**Task to complete:**
Take the data below and write out exactly the lines from the one with "const garment = new THREE.Group();" through the one with "for node in"; omit every other line.

**The records:**
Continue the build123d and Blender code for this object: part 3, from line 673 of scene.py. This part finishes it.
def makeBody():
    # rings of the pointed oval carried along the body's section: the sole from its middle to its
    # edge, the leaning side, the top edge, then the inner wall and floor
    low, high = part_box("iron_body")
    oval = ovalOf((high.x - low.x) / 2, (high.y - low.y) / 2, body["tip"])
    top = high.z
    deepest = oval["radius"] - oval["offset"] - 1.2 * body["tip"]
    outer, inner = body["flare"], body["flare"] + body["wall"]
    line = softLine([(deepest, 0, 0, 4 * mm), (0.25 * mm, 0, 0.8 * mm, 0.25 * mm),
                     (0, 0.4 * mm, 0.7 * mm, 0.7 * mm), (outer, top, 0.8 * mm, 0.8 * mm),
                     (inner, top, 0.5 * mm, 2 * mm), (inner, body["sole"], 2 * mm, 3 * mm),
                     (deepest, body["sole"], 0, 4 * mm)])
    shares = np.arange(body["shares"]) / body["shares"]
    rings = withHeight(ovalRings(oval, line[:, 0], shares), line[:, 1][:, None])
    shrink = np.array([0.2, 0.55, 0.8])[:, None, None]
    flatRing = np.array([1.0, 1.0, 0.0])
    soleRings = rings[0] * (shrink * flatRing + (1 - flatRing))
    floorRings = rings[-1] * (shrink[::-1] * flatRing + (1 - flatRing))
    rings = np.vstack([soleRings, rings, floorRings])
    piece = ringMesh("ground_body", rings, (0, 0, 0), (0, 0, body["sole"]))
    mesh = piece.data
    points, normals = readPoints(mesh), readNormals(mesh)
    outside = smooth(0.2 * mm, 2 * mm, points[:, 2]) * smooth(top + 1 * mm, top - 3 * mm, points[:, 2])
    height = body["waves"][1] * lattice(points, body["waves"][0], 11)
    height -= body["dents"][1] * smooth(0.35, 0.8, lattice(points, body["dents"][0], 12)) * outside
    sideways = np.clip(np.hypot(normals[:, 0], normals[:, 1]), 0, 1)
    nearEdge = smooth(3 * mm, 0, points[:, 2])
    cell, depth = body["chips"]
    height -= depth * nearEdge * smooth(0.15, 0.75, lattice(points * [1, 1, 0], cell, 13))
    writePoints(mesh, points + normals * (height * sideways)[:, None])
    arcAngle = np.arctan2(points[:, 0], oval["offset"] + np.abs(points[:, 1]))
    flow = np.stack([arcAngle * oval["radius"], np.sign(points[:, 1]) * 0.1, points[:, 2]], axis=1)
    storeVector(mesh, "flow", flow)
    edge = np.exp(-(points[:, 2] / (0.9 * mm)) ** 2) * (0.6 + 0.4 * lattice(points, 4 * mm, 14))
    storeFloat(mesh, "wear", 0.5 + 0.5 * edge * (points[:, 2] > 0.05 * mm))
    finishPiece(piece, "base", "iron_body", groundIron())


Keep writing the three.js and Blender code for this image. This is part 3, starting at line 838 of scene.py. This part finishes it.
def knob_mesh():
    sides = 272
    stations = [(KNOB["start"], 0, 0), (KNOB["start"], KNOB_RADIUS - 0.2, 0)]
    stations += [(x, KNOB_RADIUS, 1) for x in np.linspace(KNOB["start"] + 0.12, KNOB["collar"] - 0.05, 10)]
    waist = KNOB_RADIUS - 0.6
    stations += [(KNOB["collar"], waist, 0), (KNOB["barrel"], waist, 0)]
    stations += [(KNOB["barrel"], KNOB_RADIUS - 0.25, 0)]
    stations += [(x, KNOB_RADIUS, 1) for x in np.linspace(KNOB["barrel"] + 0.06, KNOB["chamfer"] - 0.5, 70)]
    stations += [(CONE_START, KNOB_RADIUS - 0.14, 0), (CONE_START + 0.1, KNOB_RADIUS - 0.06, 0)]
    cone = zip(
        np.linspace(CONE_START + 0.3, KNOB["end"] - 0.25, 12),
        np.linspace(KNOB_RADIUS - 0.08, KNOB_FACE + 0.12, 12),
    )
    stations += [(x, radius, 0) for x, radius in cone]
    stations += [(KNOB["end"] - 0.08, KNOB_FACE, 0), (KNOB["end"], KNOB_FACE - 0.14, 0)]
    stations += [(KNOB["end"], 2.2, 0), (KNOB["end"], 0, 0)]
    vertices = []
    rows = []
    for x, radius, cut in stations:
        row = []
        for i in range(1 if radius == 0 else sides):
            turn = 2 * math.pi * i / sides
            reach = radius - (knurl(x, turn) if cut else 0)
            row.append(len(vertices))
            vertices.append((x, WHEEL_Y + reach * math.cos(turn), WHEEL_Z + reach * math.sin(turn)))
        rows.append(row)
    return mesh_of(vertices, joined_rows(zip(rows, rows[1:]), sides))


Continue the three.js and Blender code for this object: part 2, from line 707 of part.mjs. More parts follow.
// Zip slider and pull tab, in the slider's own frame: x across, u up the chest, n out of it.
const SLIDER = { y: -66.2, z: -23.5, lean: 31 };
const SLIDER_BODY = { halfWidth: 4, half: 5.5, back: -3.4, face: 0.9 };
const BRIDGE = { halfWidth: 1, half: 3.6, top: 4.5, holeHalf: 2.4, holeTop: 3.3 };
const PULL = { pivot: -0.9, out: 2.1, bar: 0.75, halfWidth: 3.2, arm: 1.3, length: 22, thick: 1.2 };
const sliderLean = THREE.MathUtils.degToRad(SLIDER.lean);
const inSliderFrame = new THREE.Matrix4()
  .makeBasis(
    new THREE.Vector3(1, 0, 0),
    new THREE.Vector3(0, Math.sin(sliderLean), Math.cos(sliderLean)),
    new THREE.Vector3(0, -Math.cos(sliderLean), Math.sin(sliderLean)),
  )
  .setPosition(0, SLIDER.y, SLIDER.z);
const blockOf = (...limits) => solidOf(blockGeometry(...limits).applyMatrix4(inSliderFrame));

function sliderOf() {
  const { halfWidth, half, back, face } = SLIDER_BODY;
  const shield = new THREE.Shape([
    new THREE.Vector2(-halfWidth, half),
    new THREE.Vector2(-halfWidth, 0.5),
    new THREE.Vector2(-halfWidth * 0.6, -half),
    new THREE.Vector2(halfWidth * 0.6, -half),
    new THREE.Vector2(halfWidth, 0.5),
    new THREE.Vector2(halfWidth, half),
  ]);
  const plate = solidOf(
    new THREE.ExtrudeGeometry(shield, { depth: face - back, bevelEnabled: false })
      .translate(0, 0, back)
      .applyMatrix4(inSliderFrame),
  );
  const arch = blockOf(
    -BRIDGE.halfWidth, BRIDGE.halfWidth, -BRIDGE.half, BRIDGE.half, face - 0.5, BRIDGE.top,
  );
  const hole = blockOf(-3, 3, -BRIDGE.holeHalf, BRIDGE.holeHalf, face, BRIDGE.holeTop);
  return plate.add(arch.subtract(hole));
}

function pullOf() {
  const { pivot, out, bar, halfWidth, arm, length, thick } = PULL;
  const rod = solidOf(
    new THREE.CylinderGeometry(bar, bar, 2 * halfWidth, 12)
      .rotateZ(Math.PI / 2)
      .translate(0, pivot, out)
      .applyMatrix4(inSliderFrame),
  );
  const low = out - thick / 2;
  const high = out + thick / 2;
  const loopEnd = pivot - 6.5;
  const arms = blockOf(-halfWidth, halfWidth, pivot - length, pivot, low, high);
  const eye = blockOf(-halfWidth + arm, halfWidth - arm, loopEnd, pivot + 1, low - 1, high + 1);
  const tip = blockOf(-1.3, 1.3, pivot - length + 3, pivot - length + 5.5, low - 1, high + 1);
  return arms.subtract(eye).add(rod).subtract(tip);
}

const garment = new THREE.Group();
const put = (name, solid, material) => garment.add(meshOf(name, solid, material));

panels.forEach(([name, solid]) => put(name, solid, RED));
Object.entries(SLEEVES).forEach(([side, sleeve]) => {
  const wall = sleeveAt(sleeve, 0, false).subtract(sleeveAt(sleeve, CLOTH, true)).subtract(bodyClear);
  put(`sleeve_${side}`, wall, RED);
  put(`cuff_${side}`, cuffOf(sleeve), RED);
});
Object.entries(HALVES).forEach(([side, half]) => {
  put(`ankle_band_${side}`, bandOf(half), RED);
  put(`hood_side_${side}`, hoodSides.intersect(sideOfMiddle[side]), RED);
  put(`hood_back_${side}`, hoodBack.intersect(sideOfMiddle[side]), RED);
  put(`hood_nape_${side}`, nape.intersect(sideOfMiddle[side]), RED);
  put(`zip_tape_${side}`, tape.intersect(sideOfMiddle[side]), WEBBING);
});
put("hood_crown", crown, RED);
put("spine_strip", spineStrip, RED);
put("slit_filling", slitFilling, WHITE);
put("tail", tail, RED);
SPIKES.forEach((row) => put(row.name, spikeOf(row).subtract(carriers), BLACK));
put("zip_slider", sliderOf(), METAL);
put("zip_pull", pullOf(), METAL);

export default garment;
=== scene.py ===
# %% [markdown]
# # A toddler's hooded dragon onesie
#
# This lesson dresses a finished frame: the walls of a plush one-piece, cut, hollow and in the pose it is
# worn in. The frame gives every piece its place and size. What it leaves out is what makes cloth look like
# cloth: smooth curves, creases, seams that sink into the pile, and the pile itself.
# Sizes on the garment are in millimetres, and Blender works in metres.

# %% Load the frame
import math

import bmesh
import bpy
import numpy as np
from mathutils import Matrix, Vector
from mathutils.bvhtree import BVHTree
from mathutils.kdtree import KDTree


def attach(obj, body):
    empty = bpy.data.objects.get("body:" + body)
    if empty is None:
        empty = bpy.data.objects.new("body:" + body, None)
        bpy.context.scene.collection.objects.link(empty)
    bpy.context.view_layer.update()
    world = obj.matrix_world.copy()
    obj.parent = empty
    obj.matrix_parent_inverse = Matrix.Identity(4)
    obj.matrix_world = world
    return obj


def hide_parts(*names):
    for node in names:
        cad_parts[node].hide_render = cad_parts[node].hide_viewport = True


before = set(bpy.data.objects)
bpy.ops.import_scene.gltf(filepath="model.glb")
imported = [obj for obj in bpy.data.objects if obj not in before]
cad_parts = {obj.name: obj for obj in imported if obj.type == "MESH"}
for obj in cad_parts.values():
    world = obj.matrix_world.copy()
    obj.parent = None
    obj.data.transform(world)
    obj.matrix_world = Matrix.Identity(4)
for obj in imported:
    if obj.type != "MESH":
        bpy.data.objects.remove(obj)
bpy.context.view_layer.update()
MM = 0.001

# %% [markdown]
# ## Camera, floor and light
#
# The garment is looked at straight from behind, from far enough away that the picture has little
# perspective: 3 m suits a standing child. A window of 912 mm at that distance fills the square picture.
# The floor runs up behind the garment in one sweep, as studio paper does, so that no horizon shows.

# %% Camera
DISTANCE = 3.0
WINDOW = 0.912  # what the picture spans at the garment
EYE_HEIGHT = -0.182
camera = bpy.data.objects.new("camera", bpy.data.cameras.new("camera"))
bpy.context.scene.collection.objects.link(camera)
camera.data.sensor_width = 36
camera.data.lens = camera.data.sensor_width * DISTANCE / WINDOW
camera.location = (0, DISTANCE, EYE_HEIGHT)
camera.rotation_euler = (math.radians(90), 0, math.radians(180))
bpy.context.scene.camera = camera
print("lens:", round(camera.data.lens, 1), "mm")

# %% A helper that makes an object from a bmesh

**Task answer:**
const garment = new THREE.Group();
const put = (name, solid, material) => garment.add(meshOf(name, solid, material));

panels.forEach(([name, solid]) => put(name, solid, RED));
Object.entries(SLEEVES).forEach(([side, sleeve]) => {
  const wall = sleeveAt(sleeve, 0, false).subtract(sleeveAt(sleeve, CLOTH, true)).subtract(bodyClear);
  put(`sleeve_${side}`, wall, RED);
  put(`cuff_${side}`, cuffOf(sleeve), RED);
});
Object.entries(HALVES).forEach(([side, half]) => {
  put(`ankle_band_${side}`, bandOf(half), RED);
  put(`hood_side_${side}`, hoodSides.intersect(sideOfMiddle[side]), RED);
  put(`hood_back_${side}`, hoodBack.intersect(sideOfMiddle[side]), RED);
  put(`hood_nape_${side}`, nape.intersect(sideOfMiddle[side]), RED);
  put(`zip_tape_${side}`, tape.intersect(sideOfMiddle[side]), WEBBING);
});
put("hood_crown", crown, RED);
put("spine_strip", spineStrip, RED);
put("slit_filling", slitFilling, WHITE);
put("tail", tail, RED);
SPIKES.forEach((row) => put(row.name, spikeOf(row).subtract(carriers), BLACK));
put("zip_slider", sliderOf(), METAL);
put("zip_pull", pullOf(), METAL);

export default garment;
=== scene.py ===
# %% [markdown]
# # A toddler's hooded dragon onesie
#
# This lesson dresses a finished frame: the walls of a plush one-piece, cut, hollow and in the pose it is
# worn in. The frame gives every piece its place and size. What it leaves out is what makes cloth look like
# cloth: smooth curves, creases, seams that sink into the pile, and the pile itself.
# Sizes on the garment are in millimetres, and Blender works in metres.

# %% Load the frame
import math

import bmesh
import bpy
import numpy as np
from mathutils import Matrix, Vector
from mathutils.bvhtree import BVHTree
from mathutils.kdtree import KDTree


def attach(obj, body):
    empty = bpy.data.objects.get("body:" + body)
    if empty is None:
        empty = bpy.data.objects.new("body:" + body, None)
        bpy.context.scene.collection.objects.link(empty)
    bpy.context.view_layer.update()
    world = obj.matrix_world.copy()
    obj.parent = empty
    obj.matrix_parent_inverse = Matrix.Identity(4)
    obj.matrix_world = world
    return obj


def hide_parts(*names):
    for node in names:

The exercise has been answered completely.